The new design, she says, will permit the HCSCC staff to change out some artifacts to tell more facets of the ship’s story – the equipment they used to cook, for example, and the crew’s worldwide ham radio system. Virtual reality equipment will allow visitors the experience of standing on the deck, viewing the ship from the crew’s perspective. Several interactive exhibits are planning to catch children’s interest, including one on semaphores, the colored flags mariners use to spell out messages from the masts of their ships. Large maps will trace the ship’s voyage, the ancient Vikings’ travels and all the spots around the world that have contributed immigrants to Clay County.

Along with the Hjemkomst displays, the refreshed gallery will include explanatory displays about the significance and story full-scale replica of the Hopperstad Stave Church that stands in Viking Park just north of the center. That building was the dream of another local craftsman, Guy Paulson. He built it on-site between 1996 and 2001 and donated it to the city. It was dedicated in 1998; he spent another three years completing the ornate carvings inside and out.

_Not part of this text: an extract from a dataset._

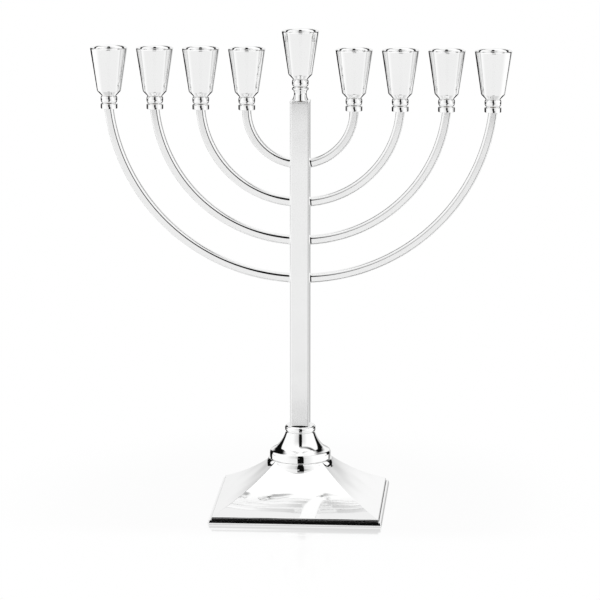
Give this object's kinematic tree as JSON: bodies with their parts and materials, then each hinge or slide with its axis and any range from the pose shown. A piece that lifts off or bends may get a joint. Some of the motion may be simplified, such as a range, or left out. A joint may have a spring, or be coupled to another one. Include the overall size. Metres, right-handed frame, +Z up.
{
  "type": "menorah",
  "caption": "Free-standing candelabrum: tapered candle cups on concentric curved square arms, a taller centre cup on a square stem, bell collar and square concave base.",
  "frame": {"origin": "centre of the foot's underside, on the table", "axes": "+Z up; the row of cups lies along X; the front faces -Y"},
  "size_m": [0.303, 0.125, 0.35],
  "materials": {
    "cup": "mirror-polished silver plate",
    "bead": "mirror-polished silver plate",
    "ferrule": "mirror-polished silver plate",
    "arm": "polished silver plate",
    "stem": "polished silver plate",
    "base": "mirror-polished silver plate, hand-finished",
    "thread": "turned brass, threaded",
    "plug": "sawn and drilled brass",
    "steel": "zinc-plated steel",
    "iron": "rough cast",
    "felt": "dark blue wool felt"
  },
  "bodies": {
    "stand": {"felt_pad": "felt", "bottom_cover": "steel", "plinth_frame": "base", "base_shell": "base", "base_weight": "iron", "base_ring": "base", "bell_collar": "base", "stem_socket_ring": "base", "stem_tube": "stem", "stem_cap_plate": "stem", "stem_foot_plug": "plug", "stem_top_bush": "plug", "stem_spool": "bead", "tie_rod": "steel", "tie_washer": "steel", "tie_nut": "steel", "arm_left_1": "arm", "arm_ferrule_left_1": "ferrule", "arm_left_2": "arm", "arm_ferrule_left_2": "ferrule", "arm_left_3": "arm", "arm_ferrule_left_3": "ferrule", "arm_left_4": "arm", "arm_ferrule_left_4": "ferrule", "arm_right_1": "arm", "arm_ferrule_right_1": "ferrule", "arm_right_2": "arm", "arm_ferrule_right_2": "ferrule", "arm_right_3": "arm", "arm_ferrule_right_3": "ferrule", "arm_right_4": "arm", "arm_ferrule_right_4": "ferrule"},
    "bead_left_1": {"bead_ring_left_1": "bead"},
    "cup_left_1": {"cup_bowl_left_1": "cup", "cup_stud_left_1": "thread"},
    "bead_left_2": {"bead_ring_left_2": "bead"},
    "cup_left_2": {"cup_bowl_left_2": "cup", "cup_stud_left_2": "thread"},
    "bead_left_3": {"bead_ring_left_3": "bead"},
    "cup_left_3": {"cup_bowl_left_3": "cup", "cup_stud_left_3": "thread"},
    "bead_left_4": {"bead_ring_left_4": "bead"},
    "cup_left_4": {"cup_bowl_left_4": "cup", "cup_stud_left_4": "thread"},
    "bead_right_1": {"bead_ring_right_1": "bead"},
    "cup_right_1": {"cup_bowl_right_1": "cup", "cup_stud_right_1": "thread"},
    "bead_right_2": {"bead_ring_right_2": "bead"},
    "cup_right_2": {"cup_bowl_right_2": "cup", "cup_stud_right_2": "thread"},
    "bead_right_3": {"bead_ring_right_3": "bead"},
    "cup_right_3": {"cup_bowl_right_3": "cup", "cup_stud_right_3": "thread"},
    "bead_right_4": {"bead_ring_right_4": "bead"},
    "cup_right_4": {"cup_bowl_right_4": "cup", "cup_stud_right_4": "thread"},
    "bead_centre": {"bead_ring_centre": "bead"},
    "cup_centre": {"cup_bowl_centre": "cup", "cup_stud_centre": "thread"}
  },
  "joints": [
    {"name": "cup_lift_left_1", "type": "slide", "parent": "stand", "child": "bead_left_1", "axis": [0, 0, 1], "range_m": [0, 0.0045]},
    {"name": "cup_unscrew_left_1", "type": "hinge", "parent": "bead_left_1", "child": "cup_left_1", "pos_m": [-0.0386, 0, 0.2966], "axis": [0, 0, 1], "range_deg": [0, 3240]},
    {"name": "cup_lift_left_2", "type": "slide", "parent": "stand", "child": "bead_left_2", "axis": [0, 0, 1], "range_m": [0, 0.0045]},
    {"name": "cup_unscrew_left_2", "type": "hinge", "parent": "bead_left_2", "child": "cup_left_2", "pos_m": [-0.0718, 0, 0.2966], "axis": [0, 0, 1], "range_deg": [0, 3240]},
    {"name": "cup_lift_left_3", "type": "slide", "parent": "stand", "child": "bead_left_3", "axis": [0, 0, 1], "range_m": [0, 0.0045]},
    {"name": "cup_unscrew_left_3", "type": "hinge", "parent": "bead_left_3", "child": "cup_left_3", "pos_m": [-0.105, 0, 0.2966], "axis": [0, 0, 1], "range_deg": [0, 3240]},
    {"name": "cup_lift_left_4", "type": "slide", "parent": "stand", "child": "bead_left_4", "axis": [0, 0, 1], "range_m": [0, 0.0045]},
    {"name": "cup_unscrew_left_4", "type": "hinge", "parent": "bead_left_4", "child": "cup_left_4", "pos_m": [-0.1382, 0, 0.2966], "axis": [0, 0, 1], "range_deg": [0, 3240]},
    {"name": "cup_lift_right_1", "type": "slide", "parent": "stand", "child": "bead_right_1", "axis": [0, 0, 1], "range_m": [0, 0.0045]},
    {"name": "cup_unscrew_right_1", "type": "hinge", "parent": "bead_right_1", "child": "cup_right_1", "pos_m": [0.0386, 0, 0.2966], "axis": [0, 0, 1], "range_deg": [0, 3240]},
    {"name": "cup_lift_right_2", "type": "slide", "parent": "stand", "child": "bead_right_2", "axis": [0, 0, 1], "range_m": [0, 0.0045]},
    {"name": "cup_unscrew_right_2", "type": "hinge", "parent": "bead_right_2", "child": "cup_right_2", "pos_m": [0.0718, 0, 0.2966], "axis": [0, 0, 1], "range_deg": [0, 3240]},
    {"name": "cup_lift_right_3", "type": "slide", "parent": "stand", "child": "bead_right_3", "axis": [0, 0, 1], "range_m": [0, 0.0045]},
    {"name": "cup_unscrew_right_3", "type": "hinge", "parent": "bead_right_3", "child": "cup_right_3", "pos_m": [0.105, 0, 0.2966], "axis": [0, 0, 1], "range_deg": [0, 3240]},
    {"name": "cup_lift_right_4", "type": "slide", "parent": "stand", "child": "bead_right_4", "axis": [0, 0, 1], "range_m": [0, 0.0045]},
    {"name": "cup_unscrew_right_4", "type": "hinge", "parent": "bead_right_4", "child": "cup_right_4", "pos_m": [0.1382, 0, 0.2966], "axis": [0, 0, 1], "range_deg": [0, 3240]},
    {"name": "cup_lift_centre", "type": "slide", "parent": "stand", "child": "bead_centre", "axis": [0, 0, 1], "range_m": [0, 0.0045]},
    {"name": "cup_unscrew_centre", "type": "hinge", "parent": "bead_centre", "child": "cup_centre", "pos_m": [0, 0, 0.3098], "axis": [0, 0, 1], "range_deg": [0, 3240]}
  ],
  "couplings": [
    {"joint": "cup_unscrew_left_1", "follows": "cup_lift_left_1", "rad_per_m": 12566},
    {"joint": "cup_unscrew_left_2", "follows": "cup_lift_left_2", "rad_per_m": 12566},
    {"joint": "cup_unscrew_left_3", "follows": "cup_lift_left_3", "rad_per_m": 12566},
    {"joint": "cup_unscrew_left_4", "follows": "cup_lift_left_4", "rad_per_m": 12566},
    {"joint": "cup_unscrew_right_1", "follows": "cup_lift_right_1", "rad_per_m": 12566},
    {"joint": "cup_unscrew_right_2", "follows": "cup_lift_right_2", "rad_per_m": 12566},
    {"joint": "cup_unscrew_right_3", "follows": "cup_lift_right_3", "rad_per_m": 12566},
    {"joint": "cup_unscrew_right_4", "follows": "cup_lift_right_4", "rad_per_m": 12566},
    {"joint": "cup_unscrew_centre", "follows": "cup_lift_centre", "rad_per_m": 12566}
  ]
}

Visitors viewing the church from the north side of the ship gallery will learn its story from reading rails that line the windows. According to Jonason, that interpretive material is also being updates to correct some inaccuracies in the original 2007 text.

The completed gallery will unveiled to the public on July 23, 2022, with an open house and celebration of the 40th anniversary. Some members of the original 13-member crew, which included three of Asp’s sons and his daughter, are expected to attend the event.

Jonason is looking forward to results from the final exhibit in the new gallery – a response station that invites viewers to share their own dreams. “The Hjemkomst and the Hopperstad Church both began as the dreams of visionary men,” she says. “This is a way for each of us to reflect on our own. After all, ‘Dare to Dream’ is very big here, and the dreams live on.”